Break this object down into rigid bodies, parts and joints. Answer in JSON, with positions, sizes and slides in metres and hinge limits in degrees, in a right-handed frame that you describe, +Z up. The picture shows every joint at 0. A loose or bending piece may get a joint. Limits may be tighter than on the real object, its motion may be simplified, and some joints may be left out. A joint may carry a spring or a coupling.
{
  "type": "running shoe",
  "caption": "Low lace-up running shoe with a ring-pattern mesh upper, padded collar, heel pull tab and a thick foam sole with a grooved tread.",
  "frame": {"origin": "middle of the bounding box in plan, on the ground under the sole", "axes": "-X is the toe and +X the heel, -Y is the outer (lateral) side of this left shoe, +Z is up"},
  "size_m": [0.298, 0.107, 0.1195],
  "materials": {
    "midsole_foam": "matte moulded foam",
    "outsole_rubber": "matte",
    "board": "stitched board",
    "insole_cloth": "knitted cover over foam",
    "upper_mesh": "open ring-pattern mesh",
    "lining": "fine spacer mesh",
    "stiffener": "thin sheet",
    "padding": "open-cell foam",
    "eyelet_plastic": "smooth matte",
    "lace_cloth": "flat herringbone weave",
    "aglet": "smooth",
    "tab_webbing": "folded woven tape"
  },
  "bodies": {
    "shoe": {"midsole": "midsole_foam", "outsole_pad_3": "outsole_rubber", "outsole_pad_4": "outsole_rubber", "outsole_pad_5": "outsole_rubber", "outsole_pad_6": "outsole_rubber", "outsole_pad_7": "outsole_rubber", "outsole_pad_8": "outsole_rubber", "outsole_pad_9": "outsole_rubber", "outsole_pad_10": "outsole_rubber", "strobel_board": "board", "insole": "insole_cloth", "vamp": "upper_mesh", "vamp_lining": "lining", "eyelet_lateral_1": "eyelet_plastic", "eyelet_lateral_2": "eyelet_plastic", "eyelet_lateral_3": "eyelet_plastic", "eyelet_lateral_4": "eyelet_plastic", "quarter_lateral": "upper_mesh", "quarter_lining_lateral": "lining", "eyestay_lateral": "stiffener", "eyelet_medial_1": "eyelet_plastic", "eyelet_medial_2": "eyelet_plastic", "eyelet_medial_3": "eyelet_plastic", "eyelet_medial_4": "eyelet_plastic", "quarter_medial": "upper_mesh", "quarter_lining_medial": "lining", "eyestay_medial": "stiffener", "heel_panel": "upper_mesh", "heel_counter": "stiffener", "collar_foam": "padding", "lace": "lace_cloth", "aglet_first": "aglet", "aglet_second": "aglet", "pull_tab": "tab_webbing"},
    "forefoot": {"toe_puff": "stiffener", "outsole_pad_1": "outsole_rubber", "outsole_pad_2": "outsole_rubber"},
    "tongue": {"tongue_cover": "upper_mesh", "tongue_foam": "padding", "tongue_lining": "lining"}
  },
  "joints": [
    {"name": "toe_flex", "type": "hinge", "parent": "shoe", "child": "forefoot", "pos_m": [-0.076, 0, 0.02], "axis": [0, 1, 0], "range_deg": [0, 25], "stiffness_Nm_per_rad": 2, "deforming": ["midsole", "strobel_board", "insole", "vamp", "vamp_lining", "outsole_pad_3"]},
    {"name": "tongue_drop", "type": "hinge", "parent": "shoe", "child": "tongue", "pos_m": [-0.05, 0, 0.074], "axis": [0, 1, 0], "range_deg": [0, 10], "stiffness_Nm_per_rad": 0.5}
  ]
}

--*--

- [Set exercise] Copy all the lines above that hold the string "joints".

- [Response]
Break this object down into rigid bodies, parts and joints. Answer in JSON, with positions, sizes and slides in metres and hinge limits in degrees, in a right-handed frame that you describe, +Z up. The picture shows every joint at 0. A loose or bending piece may get a joint. Limits may be tighter than on the real object, its motion may be simplified, and some joints may be left out. A joint may carry a spring or a coupling.
  "joints": [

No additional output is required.